1. Spencer C. Tucker, The Jeffersonian Gunboat Navy (Columbia: University of South Carolina Press, 1993), 16-17, 65, 70.

2. Niles’ Register, April 2, 1814, 7; the assignments in 1814 were: Portsmouth 6, Newburyport 2, Boston 2, New Bedford 2, Newport 7, New London 2, New York 38, Delaware Bay 19, Baltimore 1, Potomac River 3, Norfolk 23, North Carolina 6, Charleston 2, Georgia 5, New Orleans 6; Connecticut Gazette, January 19, 1814; Gunboats 89-92 were built at Norwich and Westerly in 1808 and were armed with single 24-pounders, Tucker, Jeffersonian Gunboat Navy, 59, 114, 193.

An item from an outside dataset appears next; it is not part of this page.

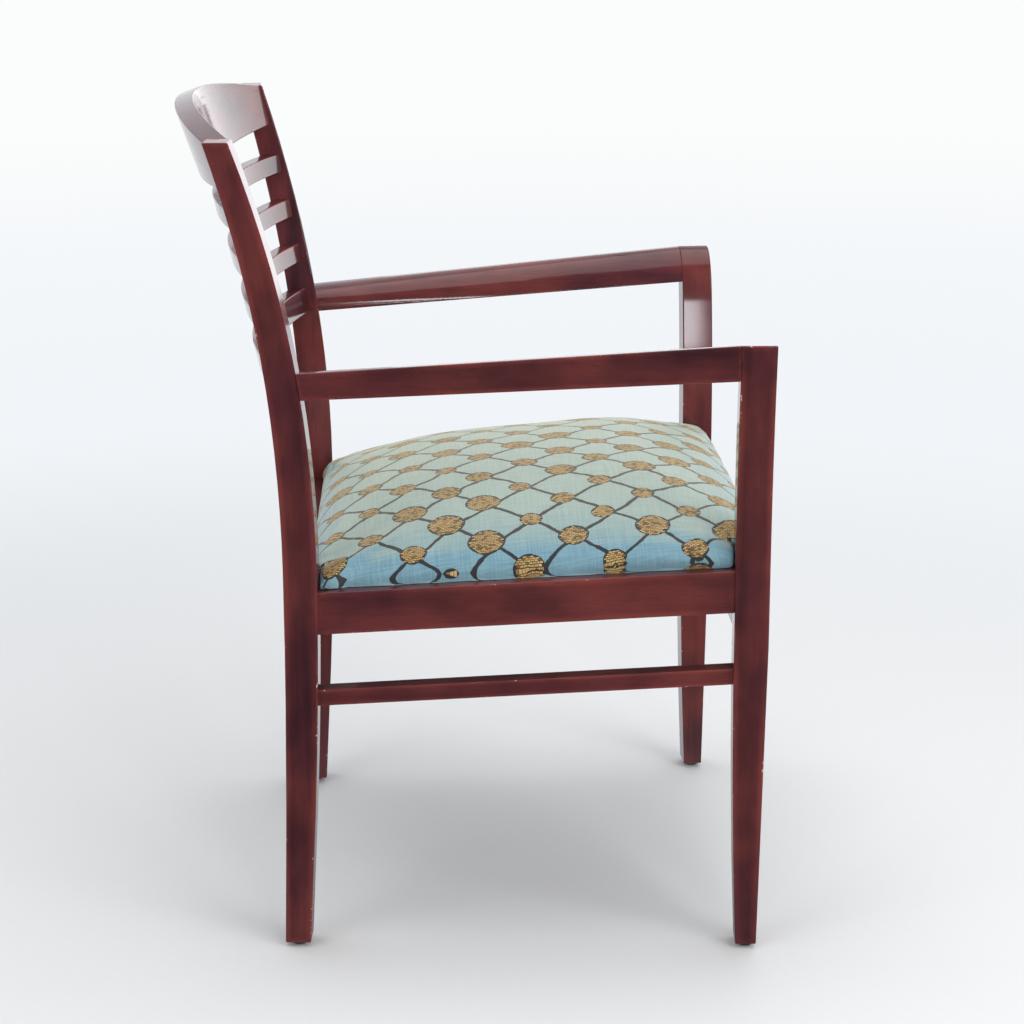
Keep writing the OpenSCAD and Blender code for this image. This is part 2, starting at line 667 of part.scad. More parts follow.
module seat_foam() color("#e8dcae") placed() on_rails() difference() {
    seat_form(cover_t + soft_gap);
    translate([-back_w, -2 * frame_d, -board_t])
        cube([2 * back_w, 4 * frame_d, board_low + 2 * board_t + soft_gap]);
}

dust_edge_gap = 1;
module dust_cloth() color("#222226") placed() difference() {
    on_rails() seat_plate(seat_tuck + cover_turn + dust_edge_gap, board_low - soft_gap - dust_t, dust_t);
    seat_screw_set(2 * fit, 0);
}

module seat_screws() color(steel_tone) placed() seat_screw_set(0, 0);

module corner_block_screws() color(steel_tone) placed() block_screw_set(0, 0);

module rail_dowels() color(block_tone) placed() for (side = sides) {
    rail_dowel_pairs(side, dowel_d / 2, 0);
    cross_dowel_pairs(side, dowel_d / 2, 0);
}

module arm_dowels() color(block_tone) placed() for (side = sides) arm_dowel_pairs(side, dowel_d / 2, 0);

module stretcher_dowels() color(block_tone) placed() for (side = sides) stretcher_dowel_pair(side, dowel_d / 2, 0);

module crest_dowels() color(block_tone) placed() for (side = sides) crest_dowel_pair(side, dowel_d / 2, 0);

// A glide with its nail, under the middle of a foot
glide_edge_share = 0.25;
module glide(end, side) {
    thick = end == 0 ? leg_t : post_t;
    y = end == 0 ? leg_foot_y() : post_foot_y();
    edge = glide_h * glide_edge_share;
    color("#1c1a1a") placed() in_side_frame(side) translate([thick / 2, y, 0]) union() {
        rotate_extrude() polygon([[0, 0], [glide_d / 2 - edge, 0], [glide_d / 2, edge],
            [glide_d / 2, glide_h], [0, glide_h]]);
        cylinder(r = glide_nail_d / 2, h = glide_h + glide_nail_len);
    }
}

back_post("left");  // back_post_left
back_post("right");  // back_post_right
front_leg("left");  // front_leg_left
front_leg("right");  // front_leg_right
arm("left");  // arm_left
arm("right");  // arm_right
crest_rail();
back_slat(1);  // back_slat_1
back_slat(2);  // back_slat_2
back_slat(3);  // back_slat_3
back_slat(4);  // back_slat_4
front_seat_rail();
rear_seat_rail();
side_seat_rail("left");  // side_seat_rail_left
side_seat_rail("right");  // side_seat_rail_right
side_stretcher("left");  // side_stretcher_left
side_stretcher("right");  // side_stretcher_right
corner_block(0, "left");  // corner_block_front_left
corner_block(0, "right");  // corner_block_front_right
corner_block(1, "left");  // corner_block_rear_left
corner_block(1, "right");  // corner_block_rear_right
seat_board();
seat_foam();
seat_cover();
dust_cloth();
seat_screws();
corner_block_screws();
rail_dowels();
arm_dowels();
stretcher_dowels();
crest_dowels();
glide(0, "left");  // glide_front_left
glide(0, "right");  // glide_front_right
glide(1, "left");  // glide_rear_left
glide(1, "right");  // glide_rear_right
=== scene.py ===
"""Dressed model of a ladder-back armchair: a lacquered frame, an upholstered seat and its hardware."""

from __future__ import annotations

import json
import logging
import math
from dataclasses import dataclass, field
from enum import Enum
from typing import Iterable, Sequence

import bmesh
import bpy
from mathutils import Matrix, Vector
from mathutils.bvhtree import BVHTree

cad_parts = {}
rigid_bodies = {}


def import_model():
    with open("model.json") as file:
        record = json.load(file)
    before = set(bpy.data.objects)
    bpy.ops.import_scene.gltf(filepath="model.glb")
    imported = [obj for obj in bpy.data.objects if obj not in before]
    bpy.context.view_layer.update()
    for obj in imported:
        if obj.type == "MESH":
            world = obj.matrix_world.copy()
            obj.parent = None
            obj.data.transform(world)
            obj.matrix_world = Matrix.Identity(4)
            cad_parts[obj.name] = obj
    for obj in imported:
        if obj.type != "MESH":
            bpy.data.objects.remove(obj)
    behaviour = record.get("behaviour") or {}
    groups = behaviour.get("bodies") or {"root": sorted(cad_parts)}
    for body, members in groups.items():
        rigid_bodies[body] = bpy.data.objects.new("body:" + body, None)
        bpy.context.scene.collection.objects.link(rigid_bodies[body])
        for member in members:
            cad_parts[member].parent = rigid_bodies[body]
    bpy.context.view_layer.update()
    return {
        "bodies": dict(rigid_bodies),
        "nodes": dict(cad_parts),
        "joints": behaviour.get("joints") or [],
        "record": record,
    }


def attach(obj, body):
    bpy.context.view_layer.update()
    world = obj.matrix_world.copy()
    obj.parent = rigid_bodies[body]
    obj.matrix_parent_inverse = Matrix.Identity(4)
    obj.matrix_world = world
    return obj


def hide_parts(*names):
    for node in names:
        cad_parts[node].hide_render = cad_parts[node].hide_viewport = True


log = logging.getLogger("armchair")

Colour = tuple[float, float, float, float]
Form = bmesh.types.BMesh
Piece = bpy.types.Object
Objects = dict[str, Piece]
Socket = bpy.types.NodeSocket
Sockets = bpy.types.bpy_prop_collection
SIDES = ("left", "right")
SLATS = tuple(f"back_slat_{i}" for i in range(1, 5))
MERGE = 1e-5
SHARP = math.radians(33)


def tone(code: str) -> Colour:
    """Turn a six-digit sRGB code into a linear colour.

    Args:
        code: The colour as a hash and six hexadecimal digits.

    Returns:
        The linear red, green and blue, with an alpha of 1.
    """
    parts = [int(code[i:i + 2], 16) / 255 for i in (1, 3, 5)]
    line = [c / 12.92 if c <= 0.04045 else ((c + 0.055) / 1.055) ** 2.4 for c in parts]
    return (line[0], line[1], line[2], 1.0)


def clamped(value: float) -> float:
    """Keep a value from 0 to 1."""
    return min(1.0, max(0.0, value))


def paired(*parts: str) -> list[str]:
    """Return the names of parts that the chair has on the left and on the right."""
    return [f"{part}_{side}" for part in parts for side in SIDES]


def extent(spots: Iterable[Vector]) -> tuple[Vector, Vector]:
    """Return the lowest and highest corners of the box round some places."""
    spots = list(spots)
    low, high = (Vector([pick(spot[i] for spot in spots) for i in range(3)]) for pick in (min, max))
    return low, high


def opened(mesh: bpy.types.Mesh, merge: bool = False) -> Form:
    """Open a mesh as a new bmesh.

    Args:
        mesh: The mesh, which stays as it is.
        merge: Whether vertices in one place become one.

    Returns:
        The bmesh.
    """
    shape = bmesh.new()
    shape.from_mesh(mesh)
    if merge:
        bmesh.ops.remove_doubles(shape, verts=shape.verts, dist=MERGE)
    shape.normal_update()
    return shape


def closed(shape: Form, mesh: bpy.types.Mesh) -> None:
    """Write a bmesh into a mesh, and free it."""
    shape.to_mesh(mesh)
    shape.free()


def relax(shape: Form, verts: Sequence[bmesh.types.BMVert], passes: int) -> None:
    """Move vertices half way to their neighbours' middle, some times over."""
    for _ in range(passes):
        bmesh.ops.smooth_vert(shape, verts=verts, factor=0.5, use_axis_x=True, use_axis_y=True,
                              use_axis_z=True)


def settled(piece: Piece) -> bpy.types.Mesh:
    """Return a new mesh of a piece with its modifiers applied."""
    graph = bpy.context.evaluated_depsgraph_get()
    return bpy.data.meshes.new_from_object(piece.evaluated_get(graph))


def new_piece(name: str, shape: Form) -> Piece:
    """Make an object at the origin from a finished bmesh, and free the bmesh.

    Args:
        name: The piece's name.
        shape: The bmesh, with its place in its vertices.

    Returns:
        The new object, linked to the scene.
    """
    mesh = bpy.data.meshes.new(name)
    closed(shape, mesh)
    piece = bpy.data.objects.new(name, mesh)
    bpy.context.scene.collection.objects.link(piece)
    return piece


def seat_piece(piece: Piece, material: bpy.types.Material, slot: str, *nodes: str) -> None:
    """Finish a piece, let it ride on the chair and stand for its CAD nodes, and log its material slot.

    Args:
        piece: The finished piece.
        material: Its finish.
        slot: The record's material slot.
        *nodes: The CAD nodes that the piece stands for.
    """
    piece.data.materials.append(material)
    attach(piece, "root")
    if nodes:
        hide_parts(*nodes)
    log.info("%s: %d faces, slot %s", piece.name, len(piece.data.polygons), slot)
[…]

3. Rocellus S. Guernsey, New York and Vicinity During the War of 1812-‘15 (New York: Charles L. Woodward, 1889, 1895), 1:122, 2:41-42; Tucker, Jeffersonian Gunboat Navy, 116-17.

4. Niles’ Register, August 14, 1813.

5. Sylvanus Griswold, Journal, June 21–December 2, 1813, transcript copy in possession of the author.

6. Niles’ Register, June 4, 1814, 225; June 11, 1814, 248.

7. Connecticut Gazette, June 1, 1814.

8. Niles’ Register, June 4, 1814, 225.

9. Tucker, Jeffersonian Gunboat Navy, 162-70.